As Boult notes, the problem isn’t just the algorithms themselves — it’s the datasets they’re trained on. The Unconstrained dataset, Boult says, was meant to help repair that issue by making algorithms better at identifying people the way they actually look on surveillance cameras. But, he says, his bigger goal was getting algorithms to do something that they’re not very good at right now: admitting they don’t know who someone is.
To really work, an algorithm cannot simply look for a close match; it must be able to recognize when its stumped, he says.
The dataset was also designed to be able to test algorithms and return data showing how accurate they are. “From an academic point of view, I want companies to know how bad their algorithms are,” he says.
The better the systems are, the fewer egregious mistakes they make.
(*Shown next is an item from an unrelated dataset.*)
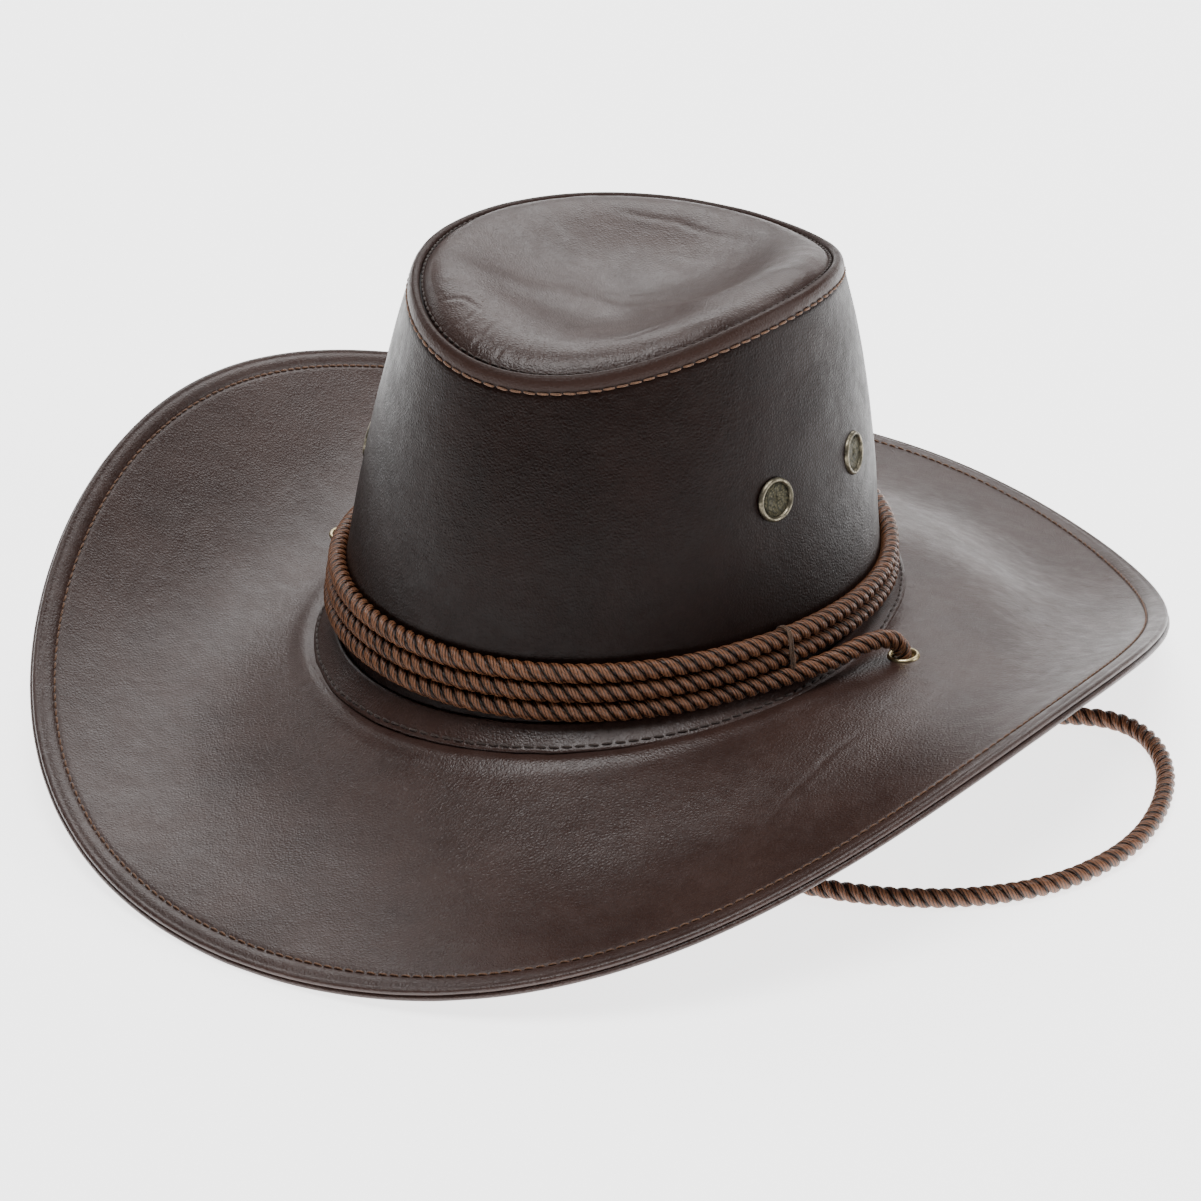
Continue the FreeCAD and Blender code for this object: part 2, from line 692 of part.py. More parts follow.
def tack(name, degrees, low_level, high_level, length):
    """PartDesign body of a sewn tack: thread over the cords and into the crown wall at both ends."""
    angle = math.radians(degrees)
    middle_level = (low_level + high_level) / 2
    height = size("band_height") + size("band_pitch") * middle_level
    point, normal = wall.place(angle, wall_fraction(angle, height))
    ahead, _ = wall.place(angle + 0.01, wall_fraction(angle, height))
    along = (ahead - point).normalize()
    up = normal.cross(along).normalize()
    body = doc.addObject("PartDesign::Body", name)
    body.Label = name
    plane = [f for f in body.Origin.OriginFeatures if f.Role == "XY_Plane"][0]
    sketch = body.newObject("Sketcher::SketchObject", name + "_section")
    sketch.AttachmentSupport = [(plane, "")]
    sketch.MapMode = "FlatFace"
    half = (high_level - low_level) / 2
    foot = total(0.2)
    proud = [(2, "cord_radius"), "band_clearance", 0.3]
    above = [(half, "band_pitch"), "cord_radius", 0.3]
    below = [(-half, "band_pitch"), (-1, "cord_radius"), -0.3]
    thread = "tack_thread"
    outline(sketch, [
        (foot, total(*below, (-1, thread))), (total(*proud, thread), total(*below, (-1, thread))),
        (total(*proud, thread), total(*above, thread)), (foot, total(*above, thread)),
        (foot, total(*above)), (total(*proud), total(*above)),
        (total(*proud), total(*below)), (foot, total(*below))])
    pad = body.newObject("PartDesign::Pad", name + "_pad")
    pad.Profile = sketch
    pad.Length = length
    sketch.Visibility = False
    rotation = FreeCAD.Rotation(normal, up, along, "ZXY")
    body.Placement = FreeCAD.Placement(point - along * (length / 2), rotation)
    nodes.append(body)


def build_cords():
    radius = size("cord_radius")
    left_point, left_normal = cord_holes["left"]
    right_point, right_normal = cord_holes["right"]
    seat = brim_under_bottom
    start = left_point - left_normal * seat
    over = [start, left_point + left_normal * 5.5, Vector(98, 3, 47.5), Vector(92, -14, 45)]
    band = cord_tube("hat_cord", over + band_points())
    rise = right_point - right_normal * seat
    strand = [rise, right_point + right_normal * 6.5, Vector(-97.5, 20, 34)]
    strand += [band_point(degrees, -1) for degrees in (-116.0, -133.0, -150.0)]
    tail = cord_tube("hat_cord tail", strand)
    feature("hat_cord", Part.Compound([band, tail]))
    feature("chin_cord", cord_tube("chin_cord", [start] + CHIN_ROUTE + [rise]))
    tack("cord_tack_left", 74.0, 0, 2, 2.0)
    tack("cord_tack_back", -146.0, -1, 2, 8.0)


build_crown_wall()
build_tip()
build_brim()
build_edge_wire()
build_base_strip()
build_sweatband()
build_topstitching()
build_fittings()
build_cords()
doc.recompute()

for item in doc.Objects:
    if "Invalid" in item.State or "Error" in item.State:
        raise ValueError("%s: %s" % (item.Name, item.State))
os.makedirs("parts", exist_ok=True)
for node in nodes:
    shape = node.Shape
    if shape.isNull() or not shape.isValid():
        raise ValueError("bad shape: " + node.Label)
    shape.exportStep("parts/%s.step" % node.Label)
    box = shape.optimalBoundingBox()
    print("%-22s %8.1f mm3  x %.1f %.1f  y %.1f %.1f  z %.2f %.2f" % (
        node.Label, shape.Volume, box.XMin, box.XMax, box.YMin, box.YMax, box.ZMin, box.ZMax))
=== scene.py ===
import itertools
import math
import bmesh
import bpy
import numpy as np
from mathutils import Matrix, Vector


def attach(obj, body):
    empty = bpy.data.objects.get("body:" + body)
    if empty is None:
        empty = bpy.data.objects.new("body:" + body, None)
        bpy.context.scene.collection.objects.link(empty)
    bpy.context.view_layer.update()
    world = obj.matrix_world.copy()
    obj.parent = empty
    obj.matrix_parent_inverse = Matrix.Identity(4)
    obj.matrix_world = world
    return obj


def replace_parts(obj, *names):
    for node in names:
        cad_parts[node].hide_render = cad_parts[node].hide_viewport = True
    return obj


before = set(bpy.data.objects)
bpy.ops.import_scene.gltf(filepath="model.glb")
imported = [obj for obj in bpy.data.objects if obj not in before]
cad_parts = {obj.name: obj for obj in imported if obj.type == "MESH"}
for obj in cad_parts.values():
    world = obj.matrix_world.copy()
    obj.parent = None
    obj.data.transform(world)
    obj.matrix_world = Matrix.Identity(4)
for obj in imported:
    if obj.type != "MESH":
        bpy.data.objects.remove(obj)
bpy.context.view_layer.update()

# Leathercloth cowboy hat. The outlines below are those of the CAD model, in millimetres; meshes
# are written in metres. An angle of 0 is the front of the hat (-Y) and +90 degrees is +X.

MM = 0.001
TAU = 2 * math.pi
ROUND = 720  # mesh columns round the head

# heights, swells and slopes round the head are given as waves() takes them
FOOT_CENTRE, FOOT_HALF = (-0.2, 0.95), (83.5, 97.6)
FOOT_HEIGHT = 29.35, (-0.62, 0.72), (7.1,)
RIM_CENTRE, RIM_HALF = (1.2, 2.67), (61.9, 78.3)
RIM_HEIGHT = 147.65, (2.72, -4.66), (0.92, -1.69, -1.68)
RIM_SWELL = 1, (0, 0, 0.013, 0.012)
EDGE_CENTRE, EDGE_HALF = (-0.2, 0.82), (171.4, 204.2)
EDGE_HEIGHT = 25.1, (2.84, -26.8, -3.44, 4.64), (-4.85, 0.98)
EDGE_SWELL = 1, (0, 0, 0.004, -0.006), (0.004,)
HALF_EDGE = 2.1  # half the thickness of the brim's edge
SLOPE_IN = -0.225, (0, -0.275), (0.15,)  # slope of the brim beside the crown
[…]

And, Boult notes, there are good things that come from the new tech. Surveillance cameras have been found to deter crime. Facial recognition can be used to decrease identity theft, improve smartphone security, and ease burdensome safeguards at border crossings and airports. Even blind people could benefit from the tech, which could identify co-workers in an office for them, easing communication.
For military personnel, Boult says, facial recognition can be critical. The Navy, for instance, could use it to determine whether a friend or foe is fast approaching a naval vessel in a small boat.
Of course, there are also commercial applications — IDing people at a supermarket to track buying habits, tagging friends automatically on Facebook.
Boult says he doesn’t find it troubling that universities are contributing much of the research (with government grants) to advancing facial recognition. Government and universities have always done most of the long-term research into advancements, he notes, because they don’t operate on short, profit-driven timelines. And, he says, companies certainly could create unconstrained datasets, but “if a company collected this, you wouldn’t know.”
(It’s worth noting that Boult has owned his own companies, including one that dealt with facial recognition, but he says he is no longer involved in those ventures.)
Interestingly, Boult says he does get creeped out by certain types of surveillance. While he says he has no problem with facial recognition “because people already recognize people,” he notes that algorithms that track buying habits “do something people can’t.” And that, he says, feels different to him.
But what about the potential of being tracked everywhere you go by your face? Isn’t that creepy too?
“My phone is a way better way of tracking me than my face,” Boult says. “It’s a way better way and it’s already being done.”